DATA:
-*-
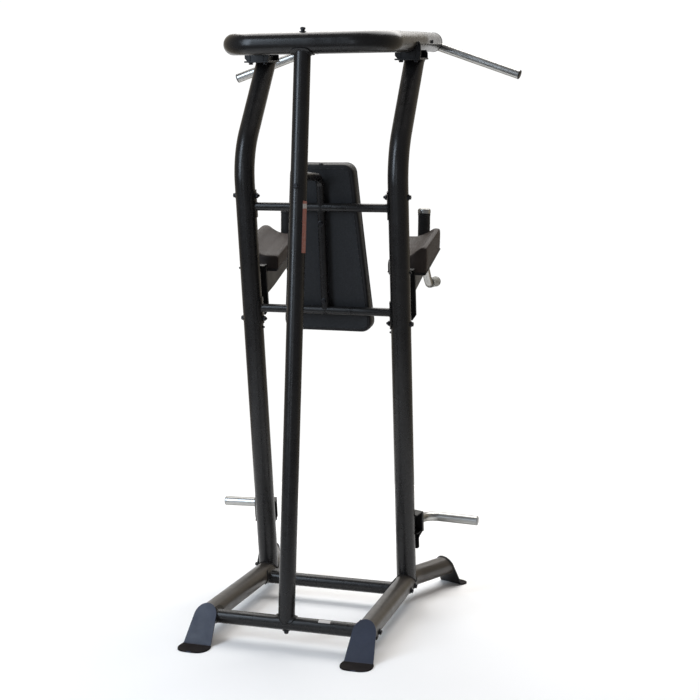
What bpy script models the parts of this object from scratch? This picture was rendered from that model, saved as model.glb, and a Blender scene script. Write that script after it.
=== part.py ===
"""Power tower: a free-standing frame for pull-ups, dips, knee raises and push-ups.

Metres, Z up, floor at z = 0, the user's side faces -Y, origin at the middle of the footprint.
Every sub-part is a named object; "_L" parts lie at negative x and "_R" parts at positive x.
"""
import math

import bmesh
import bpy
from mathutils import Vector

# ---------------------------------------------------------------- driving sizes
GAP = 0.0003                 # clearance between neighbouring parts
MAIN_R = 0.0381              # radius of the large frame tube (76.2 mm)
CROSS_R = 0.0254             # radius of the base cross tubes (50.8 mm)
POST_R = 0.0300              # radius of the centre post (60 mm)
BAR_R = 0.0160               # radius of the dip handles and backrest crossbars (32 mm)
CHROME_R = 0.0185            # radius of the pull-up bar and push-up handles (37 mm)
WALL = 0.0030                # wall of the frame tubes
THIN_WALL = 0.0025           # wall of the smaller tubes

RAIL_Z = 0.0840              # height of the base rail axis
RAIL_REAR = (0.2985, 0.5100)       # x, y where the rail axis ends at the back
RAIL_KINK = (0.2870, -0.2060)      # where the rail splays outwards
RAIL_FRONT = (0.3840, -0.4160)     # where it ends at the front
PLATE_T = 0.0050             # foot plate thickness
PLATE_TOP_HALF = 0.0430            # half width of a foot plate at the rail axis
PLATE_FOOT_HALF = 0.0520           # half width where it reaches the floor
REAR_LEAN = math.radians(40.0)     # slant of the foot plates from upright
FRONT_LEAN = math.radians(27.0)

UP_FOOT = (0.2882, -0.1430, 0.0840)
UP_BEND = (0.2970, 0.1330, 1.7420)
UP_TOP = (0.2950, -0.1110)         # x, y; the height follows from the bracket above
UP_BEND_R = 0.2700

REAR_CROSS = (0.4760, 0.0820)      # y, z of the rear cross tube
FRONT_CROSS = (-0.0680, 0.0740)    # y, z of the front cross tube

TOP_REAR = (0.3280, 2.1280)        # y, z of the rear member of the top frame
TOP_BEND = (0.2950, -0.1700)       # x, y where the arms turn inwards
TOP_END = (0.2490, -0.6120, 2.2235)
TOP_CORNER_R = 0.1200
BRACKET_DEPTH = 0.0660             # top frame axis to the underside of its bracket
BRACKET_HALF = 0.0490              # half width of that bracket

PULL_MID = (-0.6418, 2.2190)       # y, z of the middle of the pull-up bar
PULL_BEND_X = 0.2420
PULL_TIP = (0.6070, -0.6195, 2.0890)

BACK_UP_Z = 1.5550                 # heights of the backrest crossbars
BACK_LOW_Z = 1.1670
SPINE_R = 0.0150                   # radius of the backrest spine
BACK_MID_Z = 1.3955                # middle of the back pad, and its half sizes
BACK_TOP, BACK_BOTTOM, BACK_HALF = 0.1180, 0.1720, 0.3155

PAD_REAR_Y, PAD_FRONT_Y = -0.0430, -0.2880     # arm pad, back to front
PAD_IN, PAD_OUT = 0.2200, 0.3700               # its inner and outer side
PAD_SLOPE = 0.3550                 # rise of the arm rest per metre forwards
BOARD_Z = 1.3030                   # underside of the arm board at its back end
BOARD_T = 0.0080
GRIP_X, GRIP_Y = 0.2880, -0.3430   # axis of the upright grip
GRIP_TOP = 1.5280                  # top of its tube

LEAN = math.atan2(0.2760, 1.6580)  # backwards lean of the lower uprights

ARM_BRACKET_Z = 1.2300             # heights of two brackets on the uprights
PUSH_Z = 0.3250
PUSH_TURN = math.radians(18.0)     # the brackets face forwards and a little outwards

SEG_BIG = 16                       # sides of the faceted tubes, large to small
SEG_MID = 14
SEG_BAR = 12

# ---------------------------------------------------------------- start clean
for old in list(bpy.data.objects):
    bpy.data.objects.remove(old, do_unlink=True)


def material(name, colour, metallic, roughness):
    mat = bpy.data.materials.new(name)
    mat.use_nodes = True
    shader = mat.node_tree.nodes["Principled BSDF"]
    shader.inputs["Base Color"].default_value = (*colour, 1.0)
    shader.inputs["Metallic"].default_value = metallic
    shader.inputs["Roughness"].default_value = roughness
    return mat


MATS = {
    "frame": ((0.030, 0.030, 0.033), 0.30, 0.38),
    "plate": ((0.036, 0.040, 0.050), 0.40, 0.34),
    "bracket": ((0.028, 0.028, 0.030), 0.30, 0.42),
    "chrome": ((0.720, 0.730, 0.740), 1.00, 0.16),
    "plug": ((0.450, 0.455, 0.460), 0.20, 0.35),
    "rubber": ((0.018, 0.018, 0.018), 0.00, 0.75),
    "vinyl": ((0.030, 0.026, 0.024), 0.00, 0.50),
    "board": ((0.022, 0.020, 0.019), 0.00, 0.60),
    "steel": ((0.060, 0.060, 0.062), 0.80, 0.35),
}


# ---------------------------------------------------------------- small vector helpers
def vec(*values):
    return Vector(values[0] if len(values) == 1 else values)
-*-
WHAT IS REQUIRED: Restate the data above word for word, please.

EXPECTED ANSWER:
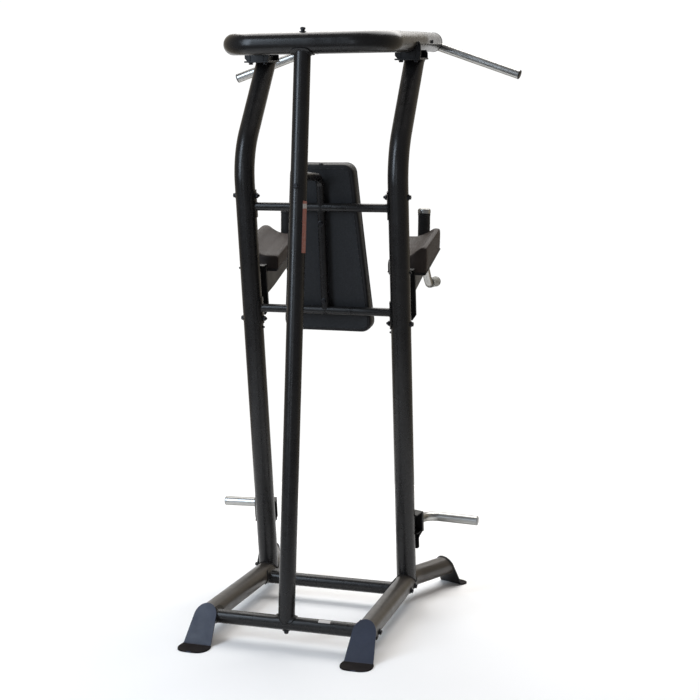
What bpy script models the parts of this object from scratch? This picture was rendered from that model, saved as model.glb, and a Blender scene script. Write that script after it.
=== part.py ===
"""Power tower: a free-standing frame for pull-ups, dips, knee raises and push-ups.

Metres, Z up, floor at z = 0, the user's side faces -Y, origin at the middle of the footprint.
Every sub-part is a named object; "_L" parts lie at negative x and "_R" parts at positive x.
"""
import math

import bmesh
import bpy
from mathutils import Vector

# ---------------------------------------------------------------- driving sizes
GAP = 0.0003                 # clearance between neighbouring parts
MAIN_R = 0.0381              # radius of the large frame tube (76.2 mm)
CROSS_R = 0.0254             # radius of the base cross tubes (50.8 mm)
POST_R = 0.0300              # radius of the centre post (60 mm)
BAR_R = 0.0160               # radius of the dip handles and backrest crossbars (32 mm)
CHROME_R = 0.0185            # radius of the pull-up bar and push-up handles (37 mm)
WALL = 0.0030                # wall of the frame tubes
THIN_WALL = 0.0025           # wall of the smaller tubes

RAIL_Z = 0.0840              # height of the base rail axis
RAIL_REAR = (0.2985, 0.5100)       # x, y where the rail axis ends at the back
RAIL_KINK = (0.2870, -0.2060)      # where the rail splays outwards
RAIL_FRONT = (0.3840, -0.4160)     # where it ends at the front
PLATE_T = 0.0050             # foot plate thickness
PLATE_TOP_HALF = 0.0430            # half width of a foot plate at the rail axis
PLATE_FOOT_HALF = 0.0520           # half width where it reaches the floor
REAR_LEAN = math.radians(40.0)     # slant of the foot plates from upright
FRONT_LEAN = math.radians(27.0)

UP_FOOT = (0.2882, -0.1430, 0.0840)
UP_BEND = (0.2970, 0.1330, 1.7420)
UP_TOP = (0.2950, -0.1110)         # x, y; the height follows from the bracket above
UP_BEND_R = 0.2700

REAR_CROSS = (0.4760, 0.0820)      # y, z of the rear cross tube
FRONT_CROSS = (-0.0680, 0.0740)    # y, z of the front cross tube

TOP_REAR = (0.3280, 2.1280)        # y, z of the rear member of the top frame
TOP_BEND = (0.2950, -0.1700)       # x, y where the arms turn inwards
TOP_END = (0.2490, -0.6120, 2.2235)
TOP_CORNER_R = 0.1200
BRACKET_DEPTH = 0.0660             # top frame axis to the underside of its bracket
BRACKET_HALF = 0.0490              # half width of that bracket

PULL_MID = (-0.6418, 2.2190)       # y, z of the middle of the pull-up bar
PULL_BEND_X = 0.2420
PULL_TIP = (0.6070, -0.6195, 2.0890)

BACK_UP_Z = 1.5550                 # heights of the backrest crossbars
BACK_LOW_Z = 1.1670
SPINE_R = 0.0150                   # radius of the backrest spine
BACK_MID_Z = 1.3955                # middle of the back pad, and its half sizes
BACK_TOP, BACK_BOTTOM, BACK_HALF = 0.1180, 0.1720, 0.3155

PAD_REAR_Y, PAD_FRONT_Y = -0.0430, -0.2880     # arm pad, back to front
PAD_IN, PAD_OUT = 0.2200, 0.3700               # its inner and outer side
PAD_SLOPE = 0.3550                 # rise of the arm rest per metre forwards
BOARD_Z = 1.3030                   # underside of the arm board at its back end
BOARD_T = 0.0080
GRIP_X, GRIP_Y = 0.2880, -0.3430   # axis of the upright grip
GRIP_TOP = 1.5280                  # top of its tube

LEAN = math.atan2(0.2760, 1.6580)  # backwards lean of the lower uprights

ARM_BRACKET_Z = 1.2300             # heights of two brackets on the uprights
PUSH_Z = 0.3250
PUSH_TURN = math.radians(18.0)     # the brackets face forwards and a little outwards

SEG_BIG = 16                       # sides of the faceted tubes, large to small
SEG_MID = 14
SEG_BAR = 12

# ---------------------------------------------------------------- start clean
for old in list(bpy.data.objects):
    bpy.data.objects.remove(old, do_unlink=True)


def material(name, colour, metallic, roughness):
    mat = bpy.data.materials.new(name)
    mat.use_nodes = True
    shader = mat.node_tree.nodes["Principled BSDF"]
    shader.inputs["Base Color"].default_value = (*colour, 1.0)
    shader.inputs["Metallic"].default_value = metallic
    shader.inputs["Roughness"].default_value = roughness
    return mat


MATS = {
    "frame": ((0.030, 0.030, 0.033), 0.30, 0.38),
    "plate": ((0.036, 0.040, 0.050), 0.40, 0.34),
    "bracket": ((0.028, 0.028, 0.030), 0.30, 0.42),
    "chrome": ((0.720, 0.730, 0.740), 1.00, 0.16),
    "plug": ((0.450, 0.455, 0.460), 0.20, 0.35),
    "rubber": ((0.018, 0.018, 0.018), 0.00, 0.75),
    "vinyl": ((0.030, 0.026, 0.024), 0.00, 0.50),
    "board": ((0.022, 0.020, 0.019), 0.00, 0.60),
    "steel": ((0.060, 0.060, 0.062), 0.80, 0.35),
}


# ---------------------------------------------------------------- small vector helpers
def vec(*values):
    return Vector(values[0] if len(values) == 1 else values)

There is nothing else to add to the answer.